Saat
ini, “sekolah” dapat diartikan sebagai tempat berkumpulnya sekelompok
manusia yang ingin mendapatkan ilmu dari seseorang yang disebut guru,
yang dipercaya memiliki pengetahuan lebih berdasarkan tingkat
pendidikannya. Berdasarkan kamus besar Bahasa Indonesia, sekolah
diartikan sebagai bangunan atau lembaga untuk belajar dan mengajar serta tempat menerima dan memberi pelajaran (menurut tingkat-annya, ada).
Padahal, dalam bahasa aslinya, yakni kata skhole, scola, scolae atau schola (Latin), kata itu secara harfiah berarti “waktu luang” atau “waktu senggang”.
Berdasarkan
keberadaan sekolah dari waktu ke waktu telah mengalami pergeseran makna
yang mempengaruhi sistem dan pelaksanaannya. Sekolah pada masa Yunani
kuno, masyarakat memanfaatkan waktu luangnya untuk mendatangi suatu
tempat atau mengunjungi seseorang yang pandai dalam hal tertentu. Mereka
berbagi ilmu pengetahuan yang menurut mereka penting dan dibutuhkan.

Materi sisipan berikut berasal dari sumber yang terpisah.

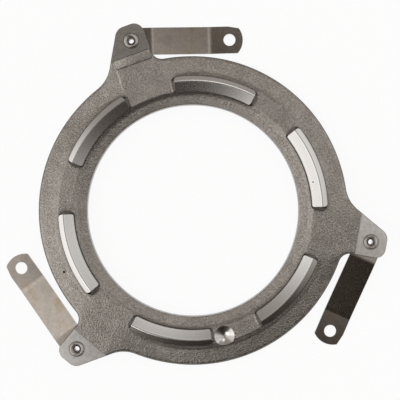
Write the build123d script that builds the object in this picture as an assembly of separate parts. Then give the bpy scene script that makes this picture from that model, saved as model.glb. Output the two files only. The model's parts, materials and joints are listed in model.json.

Dalam jangka waktu yang lama, kegiatan tersebut bertahan dan menjadi
tradisi bagi putra-putri mereka. Sampai pada seorang yang bernama John
Amos Comenius, melalui mahakaryanya yang kemudian dianggap sebagai fons et erigo nya ilmu pendidikan (tepatnya : teori pengajaran), yakni kitab Didactica Magma,
melontarkan gagasan pelembagaan pola proses pengasuhan anak-anak itu
secara sistematis dan metodis, terutama karena kenyataan memang adanya
keragaman latar belakang dan proses perkembangan anak-anak asuhan
tersebut yang memerlukan penanganan khusus.
Di
tempat lain, kegiatan yang dikenal dengan “sekolah” juga berlangsung
dalam bungkusan berbeda. Di India, seorang pendeta mengajarkan kitab
Veda, ilmu pengetahuan, tata bahasa, dan filsafat di sekitar tahun 1200
sebelum Masehi. Di Indonesia sendiri, pada abad ke -11, pada
pemerintahan Raja Udayana, di Bali, dikenal istilah Banjar atau
Babanjaran, yang secara fungsional merupakan tempat warga berkumpul
untuk membicarakan hal-hal yang menyangkut kepentinngan bersama, melalui
proses pembelajaran yan terjadi sehari-hari.
Penggunaan
kata “sekolah” kemudian berkembang berdasarkan kebutuhan pada masa
tertentu. Socrates melakukan pendekatan dengan mengjukan pertanyaan –
pertanyaan pengglian untukmemicu pikiran – pikiran muridnya guna
memahami makna kehidupan, kebenaran, dan keadilan lebih mendalam.
Kemudian, Isocrates mengembangkan metode pendididkan untuk mempersiapkan
para orator yang bekerja dikantor – kantor pemerintah. Pada sekitar
abad 11 samapi abad 15, perkembangan pendidikan semakin maju. Adanya
Unirversity of Paris pada abad ke
11, kemudian pada abad 14 dan 15 dikenal tokoh – tokoh penulis yang
memberikan pengaruh besar dalam pendidikan terutama pada bidang ilmu
arkeologi, mitologi, sejarah, dan kitab Suci.
Di
Sulawesi Selatan, berdiri sekolah rakyat yang memanfaatkan gedung tua
peninggalan Belanda. Belajar dengan sistem yang teratur,mencakup semua
bidang ilmu. Interaksi antara guru dan murid tidak hanya terjadi di
dalam kelas, melainkan di halaman, di hutan, dengan bermodal
keterampilan dan pengatahuan umum. Seketika semua berubah, bangunan
hancur, digantikan dengan banyak banguan sekolah yang membuat murid –
murid kini terpisah dibeberapa sekolah. Mereka pun bersekolah dengan
penampilan yang lain, diikat oleh aturan seragam, sepatu, dan tas
sekolah.interaksi yang monoton, dalam kelas, penuh keteraturan.
Sekarang
ini, sekolah telah bergeser maknanya. Tempat dengan ukuran tertentu dan
memiliki batasan – batasan yang membuat masyarakat berpikir bahwa salah
satu alat keberhasilan seseorang adalah bersekolah.